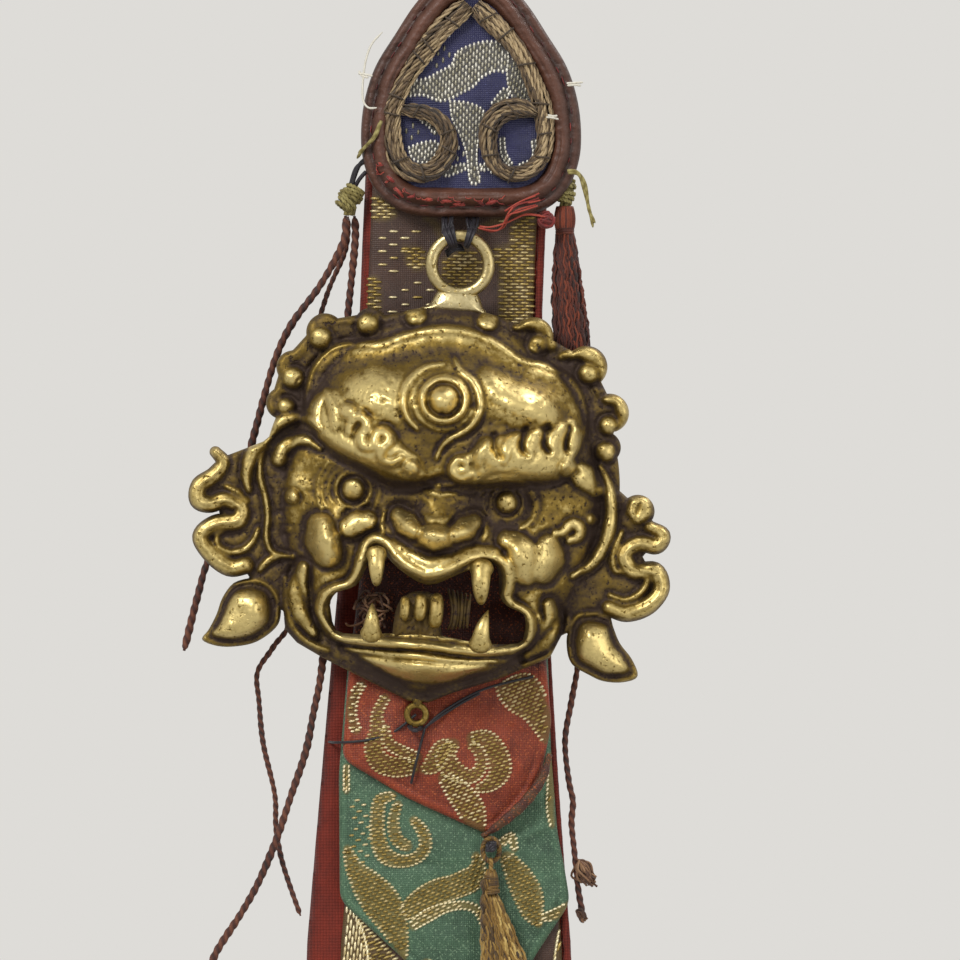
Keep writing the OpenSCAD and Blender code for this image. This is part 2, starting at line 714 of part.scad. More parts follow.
// The small ring under the chin, on a short stem
module chin_ring() {
    mid = flange_t / 2;
    color("darkgoldenrod")
        on_mask()
            translate([chin_x, chin_down, mid])
                difference() {
                    union() {
                        wire_ring(chin_bore_r, chin_wire_r);
                        translate([-0.6, chin_bore_r + chin_wire_r, -0.5])
                            cube([1.2, mask_foot - chin_down - chin_bore_r - chin_wire_r, 1]);
                    }
                    translate([0, 0, -2]) cylinder(r = chin_bore_r, h = 4, $fn = 64);
                }
}

// Where the ring tie's loops sit on the mask's ring, as angles from its top
tie_angles = [-30, -16, 14];
tie_loop_r = mask_ring_wire_r + 0.15 + thread_d / 2;

// Waxed thread: loops round the mask's ring and short stitches into the strip
module ring_tie() {
    mid_r = mask_ring_bore_r + mask_ring_wire_r;
    color("indigo") {
        on_mask()
            translate([0, ring_up, mask_ring_wire_r])
                for (a = tie_angles)
                    rotate([0, 0, -a])
                        translate([0, mid_r, 0])
                            rotate([0, 90, 0])
                                wire_ring(tie_loop_r - thread_d / 2, thread_d / 2);
        for (a = tie_angles)
            let (
                up = ring_up + (mid_r + tie_loop_r) * cos(a),
                over = (mid_r + tie_loop_r) * sin(a),
                x = mask_x + over * cos(mask_roll) + up * sin(mask_roll),
                z = mask_z + up * cos(mask_roll) - over * sin(mask_roll),
                out = mask_back + mask_ring_wire_r
            )
            translate([x, 0, z - thread_d * 0.3])
                rotate([90, 0, 0])
                    translate([0, 0, ground_front])
                        cylinder(d = thread_d, h = out - ground_front, $fn = 24);
    }
}

// Waxed thread through the chin ring: a slack loop with both ends sewn into the tongue
module chin_tie() {
    wire_y = chin_down - chin_bore_r - chin_wire_r;
    leg = chin_wire_r + 0.25 + thread_d / 2;
    reach = flange_t / 2 + chin_slack;
    color("indigo")
        on_mask()
            translate([chin_x, wire_y, 0]) {
                for (side = [-1, 1])
                    translate([0, side * leg, -seat_gap])
                        cylinder(d = thread_d, h = reach + seat_gap, $fn = 24);
                translate([0, 0, reach])
                    rotate([90, 0, 90])
                        intersection() {
                            wire_ring(leg - thread_d / 2, thread_d / 2);
                            translate([-5, 0, -5]) cube(10);
                        }
            }
}

// Sizes shared by the three tassels
peg_len = 3.4;
loop_out = 2;
loop_bore_r = 1.25;
loop_mid_r = loop_bore_r + loop_d / 2;
loop_sag = loop_bore_r - peg_r - loop_clear;
link_z = -loop_sag - loop_mid_r;
link_bore_r = loop_d / 2 + loop_clear;
head_top = link_z - link_bore_r - loop_d;

// Where the three tassels' pegs are sewn: under each tongue's tip and above the strip's
peg_below = 1.2;
centre_at = [red_outline[0][0], red_outline[0][1] - peg_below];
green_at = [green_outline[0][0], green_outline[0][1] - peg_below];
foot_at = [strip_mid(strip_tip_z), strip_tip_z + 3.3];

// Sewn peg that a tassel hangs on, standing out from the cloth at height face
module peg(at, face) {
    color("saddlebrown")
        translate([at[0], -face, at[1]])
            rotate([90, 0, 0]) {
                cylinder(r = peg_r, h = peg_len, $fn = 24);
                translate([0, 0, peg_len]) sphere(r = peg_r * 1.7, $fn = 24);
            }
}

// Cord eye round the peg; it swings sideways
module hanging_loop(at, face) {
    color("peru")
        translate([at[0], -face - loop_out, at[1] - loop_sag])
            rotate([90, 0, 0])
                wire_ring(loop_bore_r, loop_d / 2);
}

// Tassel: a link round the eye, a bound head and a skirt that sways as it hangs.
// shift gives how far the skirt's middle has drifted to the right at its foot.
module tassel(at, face, shift) {
    folds = 12;
    levels = [0, 0.12, 0.3, 0.5, 0.75, 1];
    color("peru")
        translate([at[0], -face - loop_out, at[1]]) {
            translate([0, 0, link_z])
                rotate([0, 90, 0])
                    wire_ring(link_bore_r, loop_d / 2);
            translate([0, 0, head_top - head_r * 0.9]) sphere(r = head_r, $fn = 32);
            translate([0, 0, head_top - head_r * 3])
                cylinder(r = head_r * 0.8, h = head_r * 1.8, $fn = 32);
            loft([
                for (i = [len(levels) - 1:-1:0])
                    let (
                        t = levels[i],
                        w = mix(head_r, skirt_w / 2, pow(t, 0.7)),
                        d = mix(head_r, skirt_d / 2, pow(t, 0.7)),
                        z = head_top - head_r * 2.4 - t * skirt_l
                    )
                    [for (j = [0:2 * folds - 1])
                        let (
                            a = 360 * j / (2 * folds),
                            k = 1 - 0.09 * t * (j % 2)
                        )
                        [shift * pow(t, 1.6) + w * k * cos(a), d * k * sin(a), z]]
            ]);
        }
}

module centre_peg() { peg(centre_at, green_front); }
module centre_loop() { hanging_loop(centre_at, green_front); }
module centre_tassel() { tassel(centre_at, green_front, 3.6); }
module green_peg() { peg(green_at, ground_front); }
module green_loop() { hanging_loop(green_at, ground_front); }
module green_tassel() { tassel(green_at, ground_front, 0); }
module foot_peg() { peg(foot_at, ground_front); }
module foot_loop() { hanging_loop(foot_at, ground_front); }
module foot_tassel() { tassel(foot_at, ground_front, 0); }

// A barrel-shaped knot with a flat foot for the cords to leave from
knot_foot = 1.7;
module knot(at) {
    translate(at)
        intersection() {
            sphere(r = knot_r, $fn = 48);
            translate([0, 0, -knot_foot / 2])
                cylinder(r = knot_r + 1, h = knot_foot * 1.75, center = true, $fn = 48);
        }
}
function below_knot(at, dx, dy) = [at[0] + dx, at[1] + dy, at[2] - knot_foot * 1.375];

// Places of the side knots: against the strip's left edge, and behind the patch's
// right corner
left_knot_z = -44;
right_knot_z = -43;
left_knot_at = [strip_mid(left_knot_z) - strip_half(left_knot_z) - knot_r - 0.1, 1.4, left_knot_z];
right_knot_at = [
    strip_mid(right_knot_z) + strip_half(right_knot_z) + knot_r + 0.5, knot_r - ground_front + 0.3,
    right_knot_z
];

module left_knot() { color("darkkhaki") knot(left_knot_at); }
module right_knot() { color("darkolivegreen") knot(right_knot_at); }

// Routes of the free cords: from the knot down behind the mask and out below it
left_outer_route = [
    [-17.8, 0.5, -50], [-21, 0.4, -56], [-25, 0, -61.5], [-27.5, 0, -67], [-30, 0, -76],
    [-32.5, 0, -85], [-36.5, 0, -94], [-38, 0, -99], [-40, 0, -107]
];
left_inner_route = [
    [-16.2, 1.2, -50], [-17.2, 1.2, -60], [-18.6, 1, -75], [-19.6, 0, -92], [-20.6, -1, -108],
    [-22, -1.2, -116], [-23, -1.4, -121], [-25, -1.4, -127], [-27, -1.4, -133], [-29.5, -1, -139],
    [-32, -1, -143.5], [-35.5, -1, -149], [-36.8, -1, -153]
];
left_thin_route = [
    [-17.6, 2.6, -51], [-20.4, 2.2, -58], [-23.4, 1.5, -70], [-24.6, 1.2, -90], [-25, 1, -102],
    [-27.6, 0.8, -106.5], [-29.8, 0.8, -110], [-29.6, 0.8, -114], [-29, 0.8, -120],
    [-27.4, 0.8, -127], [-27.2, 0.8, -132], [-26.2, 0.8, -137], [-23.8, 0.8, -144]
];
right_route = [
    [15.4, 1, -76], [16, 0.6, -84], [16, 0.4, -96], [15, 0.4, -108], [14, 0.4, -114],
    [13.1, 0.4, -119.5], [13.6, 0.4, -125], [14.2, 0.4, -128], [14, 0.4, -131],
    [14.4, 0.4, -135], [14.9, 0.4, -140], [15.6, 0.4, -144]
];
module left_cord_outer() {
    color("sienna")
        free_cord(smooth([
            below_knot(left_knot_at, -0.62, -0.6), each left_outer_route
        ], 2), cord_d);
}
module left_cord_inner() {
    color("sienna")
        free_cord(smooth([
            below_knot(left_knot_at, 0.62, -0.2), each left_inner_route
        ], 2), cord_d);
}
module left_cord_thin() {
    color("rosybrown")
        free_cord(smooth([
            below_knot(left_knot_at, -0.3, 0.75), each left_thin_route
        ], 2), thin_cord_d);
}

// The tassel on the right: a red bound head under the knot and a long skirt
right_skirt_foot = -68;
module right_tassel() {
    top = below_knot(right_knot_at, 0, 0);
    folds = 12;
    levels = [0, 0.08, 0.2, 0.45, 0.75, 1];
    color("brown") {
        translate([top[0], top[1], top[2] - 3.4]) cylinder(r = 1.3, h = 3.4, $fn = 32);
        translate([top[0], top[1], 0])
            loft([
                for (i = [len(levels) - 1:-1:0])
                    let (
                        t = levels[i],
                        w = mix(1.1, 2.7, pow(t, 0.6)),
                        d = mix(1.1, 1.5, pow(t, 0.6)),
                        z = mix(top[2] - 3, right_skirt_foot, t)
                    )
                    [for (j = [0:2 * folds - 1])
                        let (a = 360 * j / (2 * folds), k = 1 - 0.1 * t * (j % 2))
                        [1 * t + w * k * cos(a), d * k * sin(a), z]]
            ]);
    }
}
module right_cord() {
    color("rosybrown")
        free_cord(smooth([
            [right_knot_at[0] + 1, right_knot_at[1], right_skirt_foot], each right_route
        ], 1), right_cord_d);
}

hanging_ring();
hung() hanging_tab();
hung() patch_base();
hung() patch_rim();
hung() patch_inlay();
hung() couched_cord_left();
hung() couched_cord_right();
hung() rim_stitches();
hung() red_backing();
hung() wadded_core();
hung() ground_brocade();
hung() green_tongue();
hung() red_tongue();
hung() mask_face();
hung() mask_ring();
hung() chin_ring();
hung() ring_tie();
hung() chin_tie();
hung() centre_peg();
hung() centre_loop();
hung() centre_tassel();
hung() green_peg();
hung() green_loop();
hung() green_tassel();
hung() foot_peg();
hung() foot_loop();
hung() foot_tassel();
hung() left_knot();
hung() left_cord_outer();
hung() left_cord_inner();
hung() left_cord_thin();
hung() right_knot();
hung() right_tassel();
hung() right_cord();
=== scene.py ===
"""Looks of a hanging banner with a cast guardian mask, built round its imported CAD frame.

Lengths are in millimetres and become metres when a mesh is made. X is to the right,
Z is up and the banner faces -Y. "out" is a distance towards the front, so y = -out.
"""
import logging
import math
from collections.abc import Callable, Sequence
from dataclasses import dataclass
from enum import Enum

import bpy
import numpy as np
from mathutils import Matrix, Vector


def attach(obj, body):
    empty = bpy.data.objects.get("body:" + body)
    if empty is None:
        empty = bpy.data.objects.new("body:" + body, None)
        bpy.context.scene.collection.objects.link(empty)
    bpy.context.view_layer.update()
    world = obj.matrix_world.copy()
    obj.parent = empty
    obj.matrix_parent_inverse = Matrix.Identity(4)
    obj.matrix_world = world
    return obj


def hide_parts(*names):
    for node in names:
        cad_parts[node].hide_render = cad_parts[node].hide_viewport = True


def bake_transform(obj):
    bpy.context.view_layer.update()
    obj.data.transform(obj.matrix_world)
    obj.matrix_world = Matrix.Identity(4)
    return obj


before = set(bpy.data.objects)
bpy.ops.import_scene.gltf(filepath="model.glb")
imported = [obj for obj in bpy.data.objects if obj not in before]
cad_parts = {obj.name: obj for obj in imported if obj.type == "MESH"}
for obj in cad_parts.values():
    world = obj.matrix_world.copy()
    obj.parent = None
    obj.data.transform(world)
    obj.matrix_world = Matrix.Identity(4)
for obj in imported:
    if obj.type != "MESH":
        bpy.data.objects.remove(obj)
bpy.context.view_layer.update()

MM = 0.001
TURN = 2 * math.pi
log = logging.getLogger("banner")


# Curves and distances


def spline(points: Sequence, steps: int) -> np.ndarray:
    """A smooth curve through points.

    Args:
        points: the points, in two or three dimensions.
        steps: points to give each stretch.

    Returns:
        The curve, one row a point.
    """
    p = np.asarray(points, float)
    before = np.vstack([p[:1], p[:-2]])
    after = np.vstack([p[2:], p[-1:]])
    t = (np.arange(steps) / steps)[None, :, None]
    a, b, c, d = before[:, None], p[:-1, None], p[1:, None], after[:, None]
    curve = 0.5 * (2 * b + (c - a) * t + (2 * a - 5 * b + 4 * c - d) * t**2
                   + (3 * b - a - 3 * c + d) * t**3)
    return np.vstack([curve.reshape(-1, p.shape[1]), p[-1:]])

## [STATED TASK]
The lines to extract from the data above begin with the line containing "hanging_ring();" and end with the line containing "for node in". Extract them exactly, including both.

## [TASK ANSWER]
hanging_ring();
hung() hanging_tab();
hung() patch_base();
hung() patch_rim();
hung() patch_inlay();
hung() couched_cord_left();
hung() couched_cord_right();
hung() rim_stitches();
hung() red_backing();
hung() wadded_core();
hung() ground_brocade();
hung() green_tongue();
hung() red_tongue();
hung() mask_face();
hung() mask_ring();
hung() chin_ring();
hung() ring_tie();
hung() chin_tie();
hung() centre_peg();
hung() centre_loop();
hung() centre_tassel();
hung() green_peg();
hung() green_loop();
hung() green_tassel();
hung() foot_peg();
hung() foot_loop();
hung() foot_tassel();
hung() left_knot();
hung() left_cord_outer();
hung() left_cord_inner();
hung() left_cord_thin();
hung() right_knot();
hung() right_tassel();
hung() right_cord();
=== scene.py ===
"""Looks of a hanging banner with a cast guardian mask, built round its imported CAD frame.

Lengths are in millimetres and become metres when a mesh is made. X is to the right,
Z is up and the banner faces -Y. "out" is a distance towards the front, so y = -out.
"""
import logging
import math
from collections.abc import Callable, Sequence
from dataclasses import dataclass
from enum import Enum

import bpy
import numpy as np
from mathutils import Matrix, Vector


def attach(obj, body):
    empty = bpy.data.objects.get("body:" + body)
    if empty is None:
        empty = bpy.data.objects.new("body:" + body, None)
        bpy.context.scene.collection.objects.link(empty)
    bpy.context.view_layer.update()
    world = obj.matrix_world.copy()
    obj.parent = empty
    obj.matrix_parent_inverse = Matrix.Identity(4)
    obj.matrix_world = world
    return obj


def hide_parts(*names):
    for node in names:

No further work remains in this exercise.